Tests can also be run using the provided Dockerfile.

docker build -t truelayer-pokemon-challenge-test -f Dockerfile.test .
docker run --rm -ti truelayer-pokemon-challenge-test

General description

The API is implemented with Rust using warp.

When a request for a new Pokemon description comes in, the following happens:

  1. The Pokemon name is validated using the PokeAPI and its description retrieved.
  2. The PokeAPI returns more than one description, so we select the first one available in the English language.
  3. We send a request to the Shakespeare Translator to translate the description into Shakespearean language.
  4. The result is cached for further requests in an in-memory LRU cache.

Exposed routes

  • GET /pokemon/{string}: Returns the translated description of the Pokemon with the given name.

  • GET /health: Healthcheck endpoint used to check whether the application is alive or not.

  • GET /metrics: Endpoint to scrape Prometheus metrics generated by the application.

Configuration

The configuration of the application can be tweaked using the following environment variables

  • PORT: Port to bind the server to.
  • RUST_LOG: Logging configuration. Look here for documentation on the format.
  • SHAKESPEARE_TRANSLATOR_ENDPOINT: Base url of the Shakespeare Translator API.
  • POKEAPI_ENDPOINT: Base url of the Pokemon API.
  • POKEAPI_CACHE_SIZE: Number of Pokemons to keep in the LRU cache.

Areas of improvement

Due to the short time of the challenge, a few important aspects have been glossed over.

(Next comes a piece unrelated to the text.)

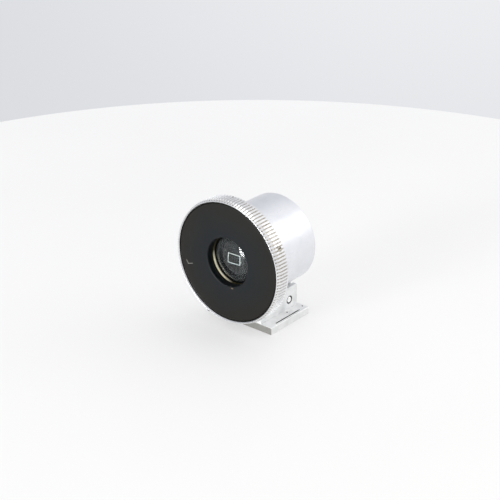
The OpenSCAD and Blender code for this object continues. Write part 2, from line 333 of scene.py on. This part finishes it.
def lit_side(shader, angle, full, none):
    """1 within full degrees of an angle about the optical axis, fading to 0 at none degrees.

    Angle 0 is +X and 90 is up.
    """
    towards = (math.cos(math.radians(angle)), 0, math.sin(math.radians(angle)))
    along = vector_node(shader, "DOT_PRODUCT", from_rim(shader), towards, "Value")
    cosine = math_node(shader, "DIVIDE", along, axis_radius(shader))
    return remap(shader, cosine, math.cos(math.radians(none)), math.cos(math.radians(full)), 0, 1)


def wire(shader, socket, value):
    shader.tree.links.new(value, shader.surface.inputs[socket])


def bump(shader, height, strength, distance):
    """Height in 0..1 becomes relief of distance millimetres."""
    made = add(shader, "Bump", Height=height, Strength=strength, Distance=distance * MM)
    wire(shader, "Normal", made.outputs[0])


def crevice_shade_and_grime(shader, reach, shut=0.2, open_from=0.5):
    """1 deep in slots and holes narrower than reach millimetres, and 0 on open faces: painted shade and grime.
    """
    sky = add(
        shader, "AmbientOcclusion", set_samples=8, set_only_local=True, Distance=reach * MM).outputs["AO"]
    return remap(shader, sky, shut, open_from, 1, 0)


def within(shader, axis, low, high, soft=0.03):
    """1 between two places along an axis, in metres of the frame, with edges soft millimetres wide."""
    place = add(shader, "SeparateXYZ", Vector=object_point(shader)).outputs[axis]
    edge = soft * MM
    above = remap(shader, place, low - edge, low, 0, 1)
    below = remap(shader, place, high, high + edge, 1, 0)
    return math_node(shader, "MULTIPLY", above, below)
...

Here are some possible areas of improvement:

  • Better error handling

    • The errors have been handled using anyhow, while a proper application should define its internal Error types for proper pattern matching and error handling.
    • Better handling of rate limit errors for Shakespeare API, which has a hard limit of 5 calls/hour. When a rate limit error is encountered, it is just logs the error and returns an HTTP 500 to the client. It would be better to properly handle the situation and return an HTTP 429.
  • Reliability of the calls to external services

    • Temporary errors could be retried.
    • Limit the maximum number of concurrently in-flight requests to external services. Right now, if two requests for the same uncached Pokemon arrive at the same time, two duplicate requests are sent to the external APIs. Those requests could be deduped in order to improve performance.
  • Caching

    • In this scenario is very important to cache the translated descriptions in order to reduce the number of calls to external services and improve performance. The data handled by this application is static and readonly, which means that it is very cache-friendly. Right now, a very simple in-memory LRU cache implements a memory-bounded cache which could be swapped for a more proper solution like Redis.
  • HTTP metrics

    • Observability is paramount in a complex distributed system. The application exposes metrics about the number of requests made to the external APIs and the number of cache hits. A true production-ready application would also expose metrics about the timings of the response and other statistics about the process.